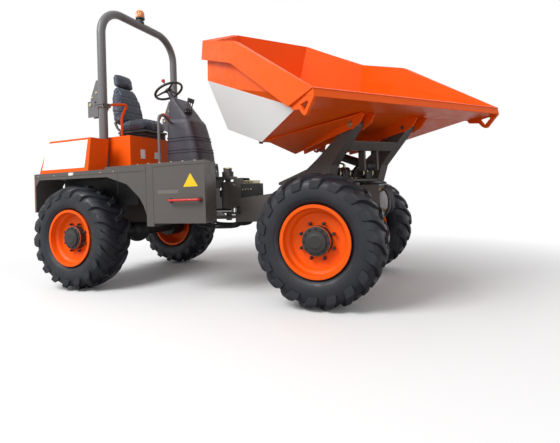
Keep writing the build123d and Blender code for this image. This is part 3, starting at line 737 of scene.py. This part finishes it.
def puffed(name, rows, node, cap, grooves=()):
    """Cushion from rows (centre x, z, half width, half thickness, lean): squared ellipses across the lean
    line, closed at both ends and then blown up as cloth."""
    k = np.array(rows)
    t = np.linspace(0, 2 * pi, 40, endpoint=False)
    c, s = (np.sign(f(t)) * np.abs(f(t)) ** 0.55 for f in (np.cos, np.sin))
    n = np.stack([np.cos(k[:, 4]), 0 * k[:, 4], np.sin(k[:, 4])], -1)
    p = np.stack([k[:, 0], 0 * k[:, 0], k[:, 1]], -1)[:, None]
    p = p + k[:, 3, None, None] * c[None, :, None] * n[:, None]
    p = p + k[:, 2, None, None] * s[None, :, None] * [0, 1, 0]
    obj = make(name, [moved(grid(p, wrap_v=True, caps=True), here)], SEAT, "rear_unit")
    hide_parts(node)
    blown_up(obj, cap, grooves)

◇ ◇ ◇

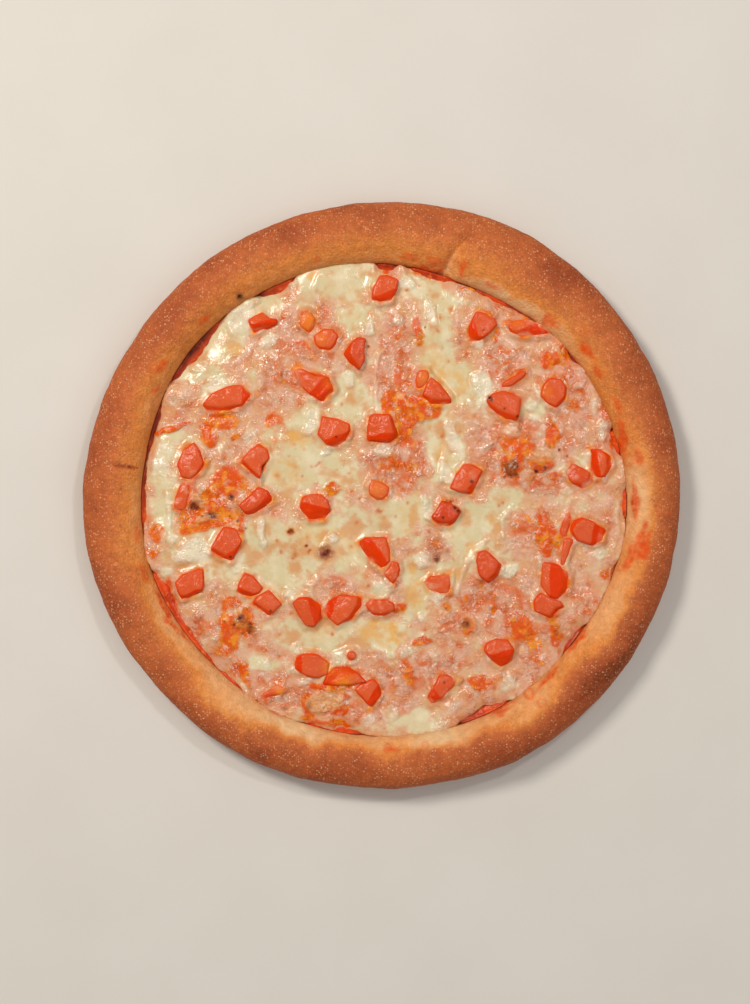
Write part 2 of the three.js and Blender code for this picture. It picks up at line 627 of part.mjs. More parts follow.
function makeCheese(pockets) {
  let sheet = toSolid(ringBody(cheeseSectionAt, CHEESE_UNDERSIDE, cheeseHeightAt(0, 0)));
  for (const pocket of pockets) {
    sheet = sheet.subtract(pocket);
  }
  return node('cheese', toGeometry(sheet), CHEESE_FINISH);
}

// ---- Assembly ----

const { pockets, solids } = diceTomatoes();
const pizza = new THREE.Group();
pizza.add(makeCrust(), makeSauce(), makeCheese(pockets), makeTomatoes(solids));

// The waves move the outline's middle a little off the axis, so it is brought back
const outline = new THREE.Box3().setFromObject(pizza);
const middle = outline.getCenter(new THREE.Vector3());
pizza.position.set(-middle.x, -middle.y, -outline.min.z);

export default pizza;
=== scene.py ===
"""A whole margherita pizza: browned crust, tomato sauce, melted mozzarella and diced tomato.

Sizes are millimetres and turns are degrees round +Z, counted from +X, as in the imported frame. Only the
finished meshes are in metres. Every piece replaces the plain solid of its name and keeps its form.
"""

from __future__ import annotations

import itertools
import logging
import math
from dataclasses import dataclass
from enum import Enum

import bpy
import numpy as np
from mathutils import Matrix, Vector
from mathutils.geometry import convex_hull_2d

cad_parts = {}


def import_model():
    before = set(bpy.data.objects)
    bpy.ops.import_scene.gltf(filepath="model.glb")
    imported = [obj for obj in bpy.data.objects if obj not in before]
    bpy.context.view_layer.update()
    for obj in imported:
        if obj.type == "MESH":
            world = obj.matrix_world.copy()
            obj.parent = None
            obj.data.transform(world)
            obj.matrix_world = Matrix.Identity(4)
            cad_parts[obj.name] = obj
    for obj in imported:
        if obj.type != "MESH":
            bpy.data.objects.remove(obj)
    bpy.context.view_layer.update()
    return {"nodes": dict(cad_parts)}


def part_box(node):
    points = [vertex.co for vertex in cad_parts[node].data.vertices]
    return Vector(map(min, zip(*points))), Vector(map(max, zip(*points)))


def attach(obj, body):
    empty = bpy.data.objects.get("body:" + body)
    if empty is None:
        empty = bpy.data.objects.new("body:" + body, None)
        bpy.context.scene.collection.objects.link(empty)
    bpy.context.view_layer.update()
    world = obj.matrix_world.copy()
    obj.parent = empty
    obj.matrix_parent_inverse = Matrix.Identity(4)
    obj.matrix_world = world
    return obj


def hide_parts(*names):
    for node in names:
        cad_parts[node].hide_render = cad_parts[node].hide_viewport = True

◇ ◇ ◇

EXERCISE PROMPT
Within the listing above, give again exactly every line from the line with "is brought back" through the line with "cad_parts[obj.name] = obj", both included, and no other line.

PROBLEM SOLUTION
// The waves move the outline's middle a little off the axis, so it is brought back
const outline = new THREE.Box3().setFromObject(pizza);
const middle = outline.getCenter(new THREE.Vector3());
pizza.position.set(-middle.x, -middle.y, -outline.min.z);

export default pizza;
=== scene.py ===
"""A whole margherita pizza: browned crust, tomato sauce, melted mozzarella and diced tomato.

Sizes are millimetres and turns are degrees round +Z, counted from +X, as in the imported frame. Only the
finished meshes are in metres. Every piece replaces the plain solid of its name and keeps its form.
"""

from __future__ import annotations

import itertools
import logging
import math
from dataclasses import dataclass
from enum import Enum

import bpy
import numpy as np
from mathutils import Matrix, Vector
from mathutils.geometry import convex_hull_2d

cad_parts = {}


def import_model():
    before = set(bpy.data.objects)
    bpy.ops.import_scene.gltf(filepath="model.glb")
    imported = [obj for obj in bpy.data.objects if obj not in before]
    bpy.context.view_layer.update()
    for obj in imported:
        if obj.type == "MESH":
            world = obj.matrix_world.copy()
            obj.parent = None
            obj.data.transform(world)
            obj.matrix_world = Matrix.Identity(4)
            cad_parts[obj.name] = obj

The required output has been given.